### INFORMATION SHOWN
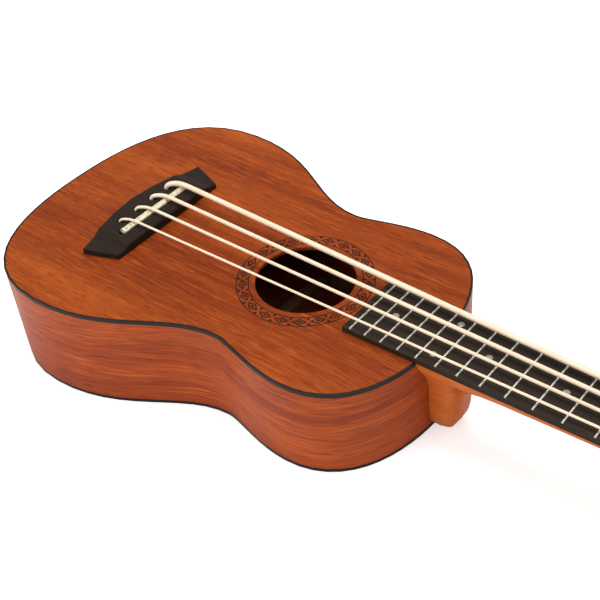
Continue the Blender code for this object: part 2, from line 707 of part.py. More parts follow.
def make_jack():
    """Output jack through the tail block, shaped outside as the strap button."""
    end = JACK_SEAT_X - JACK_PROUD
    inside = JACK_SEAT_X + SIDE_THICK + TAIL_BLOCK_LONG + JACK_INSIDE
    seat = JACK_SEAT_X - GAP
    profile = [(end, JACK_FLANGE_RADIUS), (end + JACK_FLANGE_THICK, JACK_FLANGE_RADIUS),
               (end + 2 * JACK_FLANGE_THICK, JACK_WAIST_RADIUS),
               (seat - JACK_FLANGE_THICK, JACK_WAIST_RADIUS),
               (seat, JACK_FLANGE_RADIUS), (seat + 0.01 * MM, JACK_RADIUS), (inside, JACK_RADIUS)]
    jack = piece("output_jack", turned(profile, 24, "X"), "tuner_metal", location=(0, 0, JACK_Z))
    bore = turned([(end - JACK_FLANGE_THICK, JACK_BORE), (end + JACK_BORE_DEEP, JACK_BORE)], 16, "X")
    combine(jack, cutter("cut_jack_bore", bore, location=(0, 0, JACK_Z)))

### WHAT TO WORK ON
All of the lines above must be returned exactly.

### EXERCISE RESULT
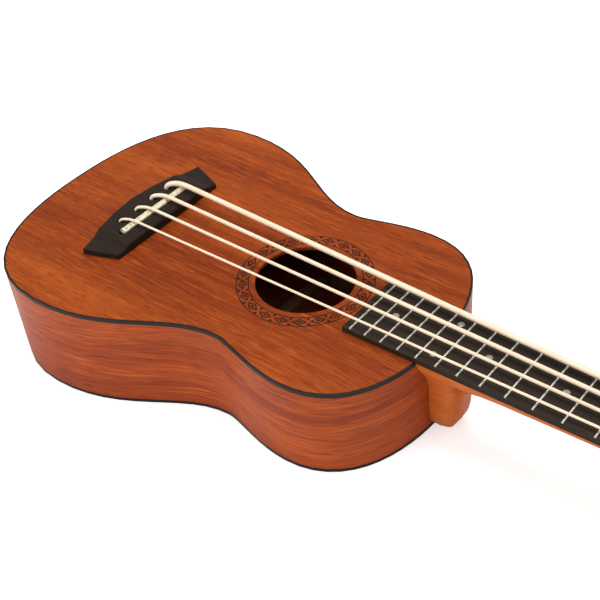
Continue the Blender code for this object: part 2, from line 707 of part.py. More parts follow.
def make_jack():
    """Output jack through the tail block, shaped outside as the strap button."""
    end = JACK_SEAT_X - JACK_PROUD
    inside = JACK_SEAT_X + SIDE_THICK + TAIL_BLOCK_LONG + JACK_INSIDE
    seat = JACK_SEAT_X - GAP
    profile = [(end, JACK_FLANGE_RADIUS), (end + JACK_FLANGE_THICK, JACK_FLANGE_RADIUS),
               (end + 2 * JACK_FLANGE_THICK, JACK_WAIST_RADIUS),
               (seat - JACK_FLANGE_THICK, JACK_WAIST_RADIUS),
               (seat, JACK_FLANGE_RADIUS), (seat + 0.01 * MM, JACK_RADIUS), (inside, JACK_RADIUS)]
    jack = piece("output_jack", turned(profile, 24, "X"), "tuner_metal", location=(0, 0, JACK_Z))
    bore = turned([(end - JACK_FLANGE_THICK, JACK_BORE), (end + JACK_BORE_DEEP, JACK_BORE)], 16, "X")
    combine(jack, cutter("cut_jack_bore", bore, location=(0, 0, JACK_Z)))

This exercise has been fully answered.